Em média, o espaço recebe 700 pessoas por semana, o que dá, desde 2013, a média de 36 mil pessoas por ano. As visitas são agendadas, com entrada franca, e os custos do museu são mantidos pela comunidade judaica da cidade.
Instituto Ricardo Brennand (Recife)
O Instituto Ricardo Brennand é um espaço cultural sem fins lucrativos inaugurado em 2002 e erigido a partir da coleção particular do milionário pernambucano Ricardo Coimbra de Almeida Brennand, um dos maiores colecionadores de arte do Brasil.
Localizado nas terras do antigo engenho São João, no bairro da Várzea, o complexo arquitetônico ocupa uma área de 77.603 m² cercada por uma reserva de mata atlântica preservada.

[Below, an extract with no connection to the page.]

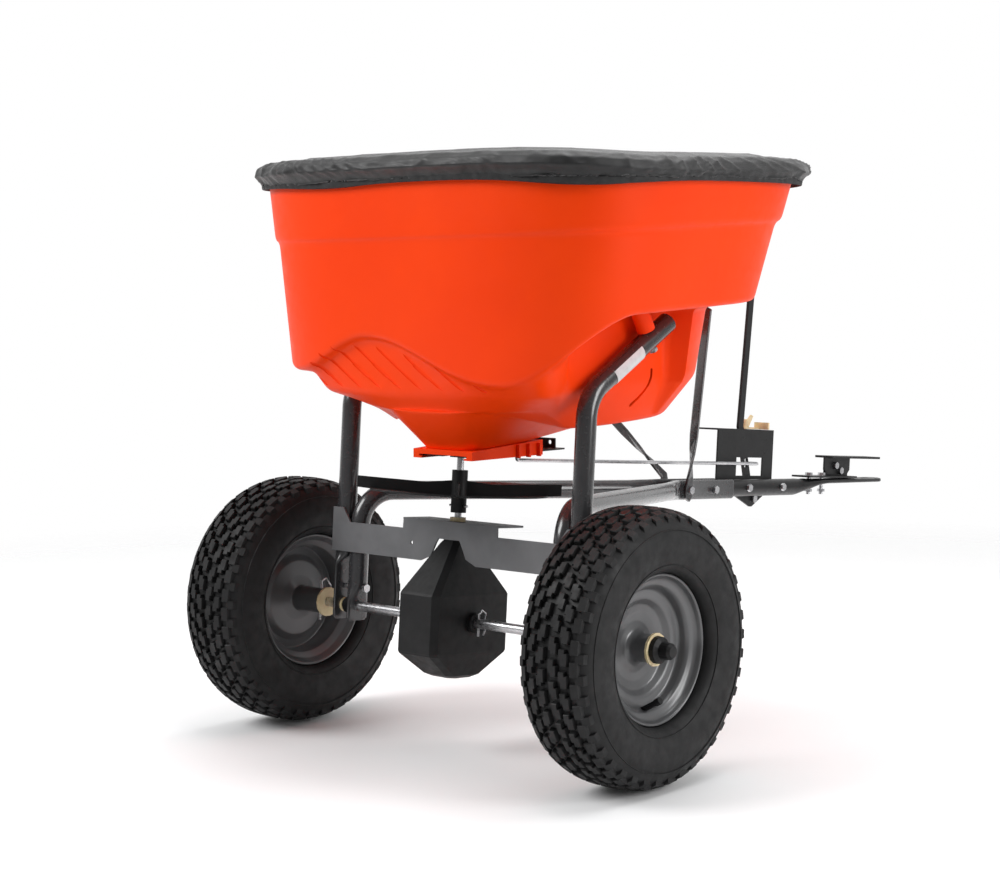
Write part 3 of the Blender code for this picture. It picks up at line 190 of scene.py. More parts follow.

O espaço possui uma das mais modernas instalações museológicas do Brasil, abrangendo o Museu Castelo São João (museu de armas brancas), pinacoteca, biblioteca, auditório, jardins das esculturas e uma galeria para exposições temporárias e eventos.
O Instituto também realiza periodicamente festivais culturais e oficinas voltadas ao público infantil, além de cursos sobre arte e museologia. O tour pelo museu custa R$ 30 e dá pra pagar em cartão de crédito e de débito, o que pode parecer simples, mas é opção indisponível em muitos espaços culturais.
Como forma de incorporar o orçamento anual, abre suas portas para eventos privados. Os interessados podem solicitar orçamento no próprio site. Não raro, é destino de famosos no Nordeste.